Donbass bölgesinde Rusya sınırında yaşayanlar ile kent merkezlerinde yaşayanlar arasında ciddi görüş farklılıkları olduğunu da belirten profesör Grubnik, "Bazen cepheden uzaklaşırsınız ve savaşı tamamen unutabilirsiniz. Güvenli bölgelerde yaşayan insanlar, daha az şanslı olanların kaderini umursamayı bırakma eğiliminde. Belki savaş alanında değiller ancak kesinlikle bir tür belirsizlik içindeler. 'Arada olma' hissini üzerlerinden atamıyorlar" diye konuştu.

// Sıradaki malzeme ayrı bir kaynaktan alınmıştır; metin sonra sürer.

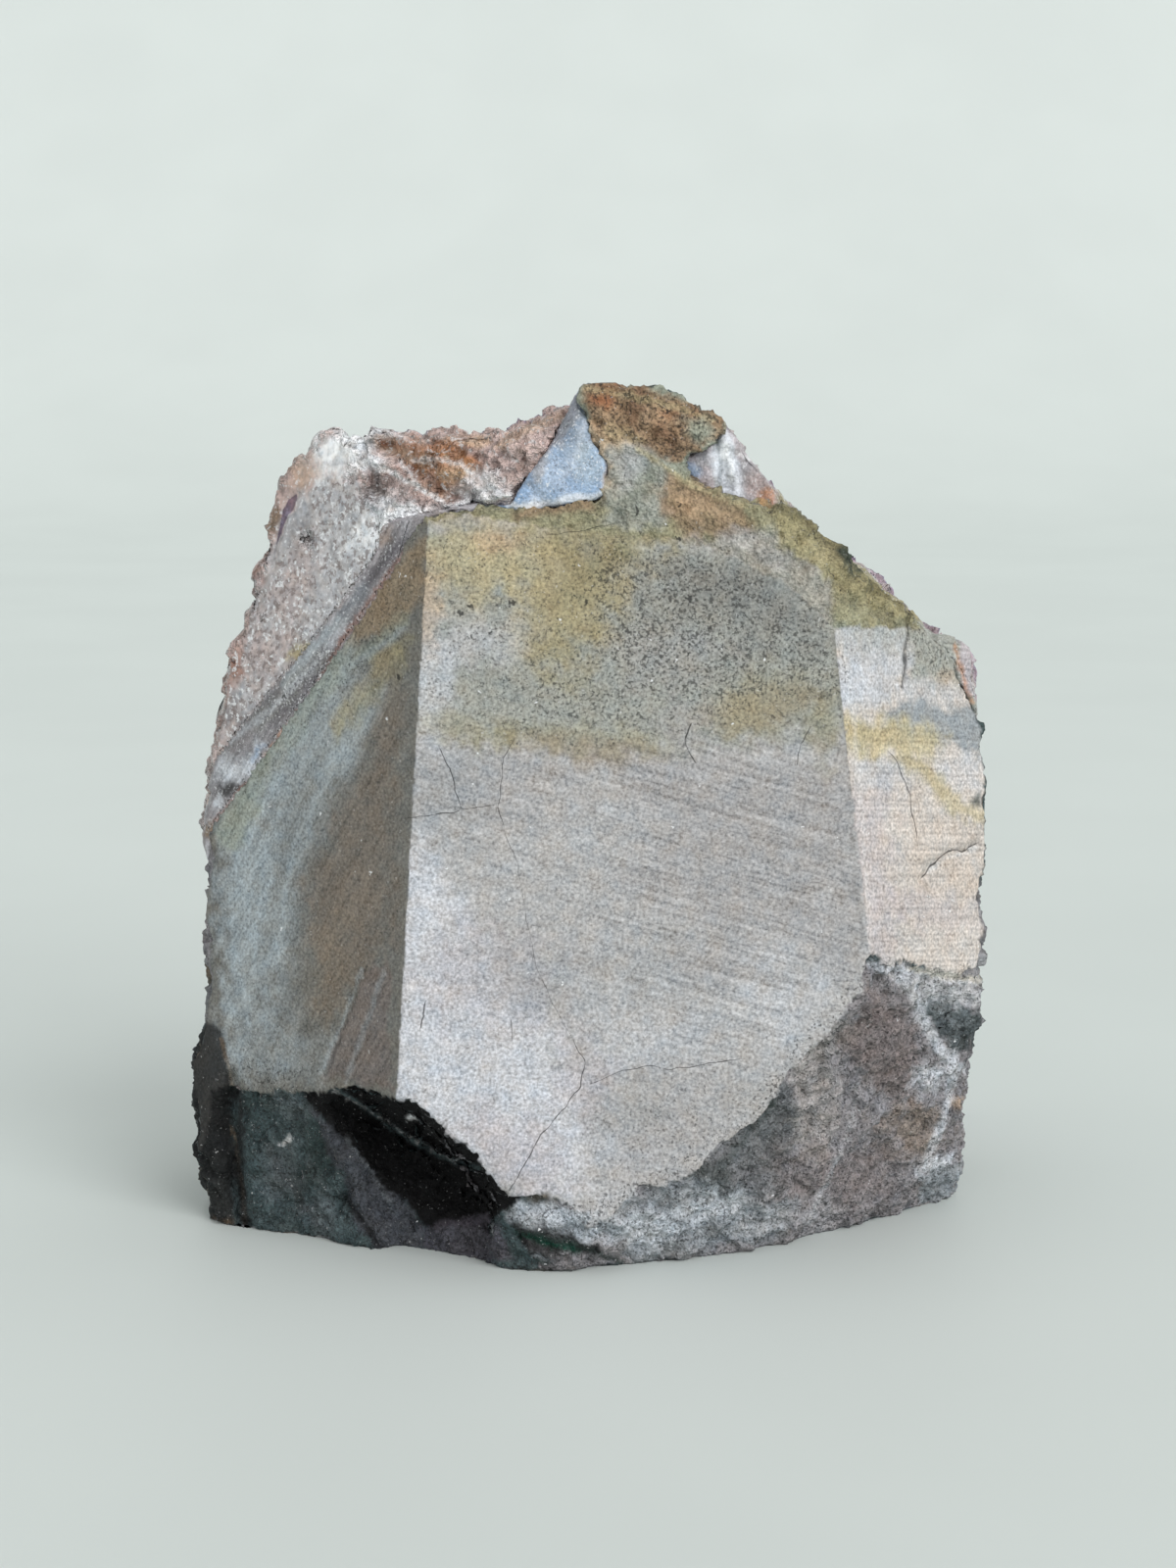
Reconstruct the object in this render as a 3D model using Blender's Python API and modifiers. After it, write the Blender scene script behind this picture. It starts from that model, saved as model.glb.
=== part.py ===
"""Amethyst cluster: a block of geode wall with a flat sawn base and three sawn faces at its back.

The cluster stands on its base with the sawn back towards -Y and the crystals towards +Y. It has
three bodies that grew on each other, from the back of the cluster to its crystals:

    basalt_matrix    the host rock, sawn on three faces and chipped below them
    chalcedony_band  the thin agate layer that lines the cavity
    amethyst_druse   the quartz bed and the crystals that grew together on it

Sizes are in millimetres here and are scaled to metres when the meshes are made.
"""
import math
import random

import bmesh
import bpy
from mathutils import Matrix, Vector, noise

MM = 0.001
OBJECT_NAME = "amethyst_cluster"

# The rims are drawn on an upright sheet through AIM, square to the line from EYE, and run back
# along the lines that leave EYE, so from EYE the cluster has exactly these outlines.
EYE = Vector((0.0, -424.0, 127.0))
AIM = Vector((0.0, -29.5, 61.0))
NEAR = -24.0
FAR = 90.0

# Rims as (right, up) on the sheet. The left and right sides are shared by the three layers.
LEFT_RIM = [
    (-47.0, -66.0), (-47.2, -56.0), (-49.4, -44.0), (-50.2, -35.6), (-48.5, -30.6), (-47.8, -25.0),
    (-48.0, -16.0), (-48.5, -6.0), (-48.1, 0.0), (-46.0, 11.2),
]
RIGHT_RIM = [
    (49.8, 7.5), (50.4, -3.8), (49.8, -12.5), (49.8, -27.5), (48.8, -32.5), (47.5, -38.8),
    (47.2, -43.8), (47.8, -48.8), (46.8, -53.0), (46.0, -66.0),
]
ROCK_CREST = [
    (-30.0, 22.0), (-23.4, 29.6), (-19.9, 33.9), (-16.2, 35.0), (-12.5, 35.2), (-8.8, 34.2),
    (-4.1, 35.5), (-0.8, 36.0), (2.1, 36.9), (2.5, 41.1), (0.6, 43.5), (-0.1, 46.6), (-0.8, 50.2),
    (0.0, 51.0), (5.9, 50.2), (9.0, 49.9), (11.8, 48.2), (16.9, 46.6), (17.0, 44.5), (13.8, 42.8),
    (10.1, 40.9), (13.0, 38.6), (15.8, 37.1), (21.4, 35.1), (25.8, 35.2), (28.8, 33.1),
    (33.8, 29.4), (38.1, 26.2), (41.2, 21.9), (43.1, 19.0), (45.5, 18.2), (46.9, 12.5),
]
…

ÜNİVERSİTE ÖĞRENCİLERİ: DONBASS'TA GELECEK YOK

Habere göre, Donetsk Ulusal Üniversitesi'nin Tarih bölümünden mezun olan ve yüksek lisansla eğitimlerine devam eden 25 yaşındaki Irina ve 24 yaşındaki Alexander da Donbass'ta askeri tansiyonun yükselmesinden rahatsız. Rusya pasaportu olmasına rağmen kendini Rusya vatandaşı olarak görmediğini ve Donbasslı olduğunu söyleyen Irina, "Donbass'ta Ruslar ve Ukraynalılar. Tam ölçekli bir savaşa girmeleri, yıllardır süren düşük yoğunluklu çatışmalardan daha az tehlikeli olabilir" görüşünde. Irina, "Bizi bu topraklara gömmek istiyorlar, biz de onların bizim topraklarımızda yürümelerini istemiyoruz" dedi.

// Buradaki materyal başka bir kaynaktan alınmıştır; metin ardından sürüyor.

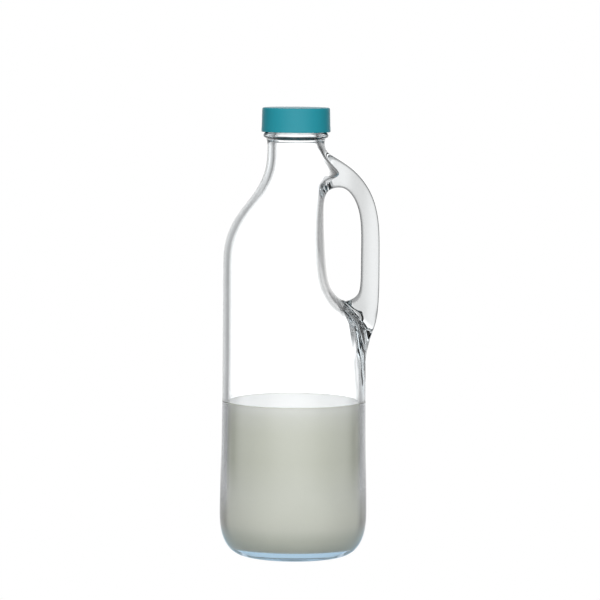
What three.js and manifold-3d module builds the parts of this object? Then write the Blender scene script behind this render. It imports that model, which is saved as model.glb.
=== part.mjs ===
// A one-piece clear glass carafe with a grip handle, a screw cap and a part filling of milk.
// Millimetres, +Z up. The origin is the centre of the flat base, on the bottle's own axis.
// The handle is towards +X, and the body is drawn in behind it so that fingers pass through along Y.
import * as THREE from "three";
import { mergeVertices } from "three/addons/utils/BufferGeometryUtils.js";
import Module from "manifold-3d";

const wasm = await Module();
wasm.setup();

// Driving dimensions of the glass
const aroundBody = 40; // columns of every turned shape
const baseFlatRadius = 32.2;
const heelRadius = 48.4; // the widest point, at the top of the rounded heel
const heelHeight = 26.3;
const heelSquareness = 0.92;
const sideRadius = 47.5;
const flareHeight = 120; // the side widens from here down to the heel
const shoulderStart = 195;
const shoulderRound = 50;
const neckRound = 40;
const neckRadius = 18.7;
const neckStart = 262.8;
const neckStraight = 5;
const wall = 4.4;
const shoulderWall = 3.7;
const floorThickness = 5.4;
const hollowHeelWidth = 15.6;
const hollowHeelHeight = 23.3;
const boreRadius = 14;
const boreStart = 275;

// Transfer bead below the cap, and the plain finish inside it
const collarHeight = 275.3;
const collarRadius = 21.4;
const collarHalf = 2;
const collarNeckRadius = 19.4;
const finishRadius = 19.8;
const finishStart = 277.9;
const lipHeight = 291.6;
const lipRound = 1.3;
const pastLip = 293; // the hollow's shape runs on through the mouth

// The recess behind the handle: how far it stands from the axis at each height
const gripDepth = 19.1;
const gripLean = 0.05; // it runs outwards by this much, down from this height
const gripLeanFrom = 226;
const gripLedgeReach = 40;
const gripLedgeMiddle = 159;
const gripLedgeLength = 6;
const gripEdgeRound = 12;
const innerGripDepth = 16.8;
const innerLedgeReach = 24.5;
const innerLedgeMiddle = 158;
const innerLedgeLength = 11;
const innerThickReach = 14; // the thick glass under the ledge ends about here
const innerThickMiddle = 104;
const innerThickLength = 6;
const innerEdgeRound = 10;
const innerRootReach = 0.8; // the wall is thinner at the handle's upper root
const innerRootMiddle = 241;
const innerRootLength = 7;
const wallBesideFoot = 4.6; // the ledge is this thick away from the handle's foot
const footWidth = 12;
const gripTop = 263; // the recess ends in the neck
const gripTopLength = 2;
const gripTopRelease = 40;
const neckEdgeRound = 2.5;
const edgeFadeMiddle = 236;
const edgeFadeLength = 5;

// The pocket that the bubble of air leaves in the handle's upper root
const pocketReach = 14;
const pocketHeight = 250.5;
const pocketUp = 10.5;
const pocketDown = 4.3;
const pocketSide = 6;

// The handle from its upper root to its foot: inner edge, outer edge and half depth along Y
const handleStations = [
  { inner: [12, 233], outer: [12, 267], half: 8.5 },
  { inner: [17.6, 235.2], outer: [18.2, 267], half: 8.5 },
  { inner: [21.4, 239.4], outer: [23.2, 262.6], half: 8 },
  { inner: [26.5, 241.5], outer: [30, 259.2], half: 7.5 },
  { inner: [32.5, 240.8], outer: [38, 253.3], half: 7.1 },
  { inner: [37.6, 235.4], outer: [45.3, 245], half: 6.8 },
  { inner: [41.6, 226], outer: [51.5, 233.5], half: 6.6 },
  { inner: [43, 214], outer: [54.8, 217.5], half: 6.5 },
  { inner: [42.9, 196], outer: [55.3, 197], half: 6.5 },
  { inner: [42.8, 179], outer: [55.4, 176], half: 6.6 },
  { inner: [41.3, 172], outer: [55, 165], half: 6.9 },
  { inner: [36.5, 168.5], outer: [53.3, 154], half: 7.6 },
  { inner: [30, 168], outer: [50.3, 144.6], half: 8.6 },
  { inner: [24, 168], outer: [47, 136], half: 9 },
  { inner: [19, 166], outer: [42, 130], half: 8 },
];
const aroundHandle = 18;
const ringsPerStation = 3;
const handleInnerSquareness = 0.45;
const handleOuterSquareness = 0.36;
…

Alexander ise "Gerginliğin şu anki tırmanışından endişeliyim" dedi. Donbass'ın Ukrayna'ya yeniden entegrasyonunun "mümkün olmadığını" savunan Alexander, Donbass'ta ise kendisi için bir gelecek görmediğini söyledi. 24 yaşındaki genç, "Rusya'nın yetki alanına bile girsek, yerel yönetimin kalitesini Rus bölgelerinin ortalama düzeyine getirmek on yıllar alacaktır. Bunu Kırım'da görebiliyoruz" diye konuştu.

'SAVAŞ ÇIKSA BİLE DAHA FAZLA FİLM ÇEKECEĞİZ'

Haberde, Donbass bölgesinde savaş gerilimi yoğun olarak hissedilse de gündelik hayat içerisinde sanat faaliyetlerinin aralıksız sürdüğüne de dikkat çekildi. Donetsk'in meşhur rock barı Underground Stage'de yerel müzisyenlerin sahne almaya devam ettiği belirtilen haberde, Kiev'den müzisyenlerin ise "dışlanma korkusu" ile Donbass'a gitmediği ifade edildi.

Habere göre, bölgede sinema sanatına ilişkin çalışmalar ise Donbass Görüntü Yönetmenleri Birliği aracılığıyla aktif halde. Sekiz yıl önce Donbass'a yerleşen 28 yaşındaki Anton Gorokhov, Donbass'ta tek yönetmenler birliğinin başkan yardımcısı. "Burada insanlar kendi hikayelerini anlatan daha fazla film görmek istiyor. Biz de Donbass sinemasının gelişimine öncülük etmek istiyoruz" diyen Gorokhov, Donbass'ta tamamen kadınlardan oluşan bir tank mürettebatının hikayesini anlattığı "Opolchenochka" isimli filminin ilgi gördüğünü belirtti. Gorokhov, mart ayında Donetsk ve Lugansk kentlerinde iki film festivali düzenleyeceklerini belirterek "Gerginlik, planlarımızı değiştirmedi. Sekiz yıldır burada, defalarca tırmanan askeri gerilimlerle uğraştık. Büyük çaplı bir savaş çıksa bile daha fazla film çekerek karşılık vereceğiz" diye konuştu.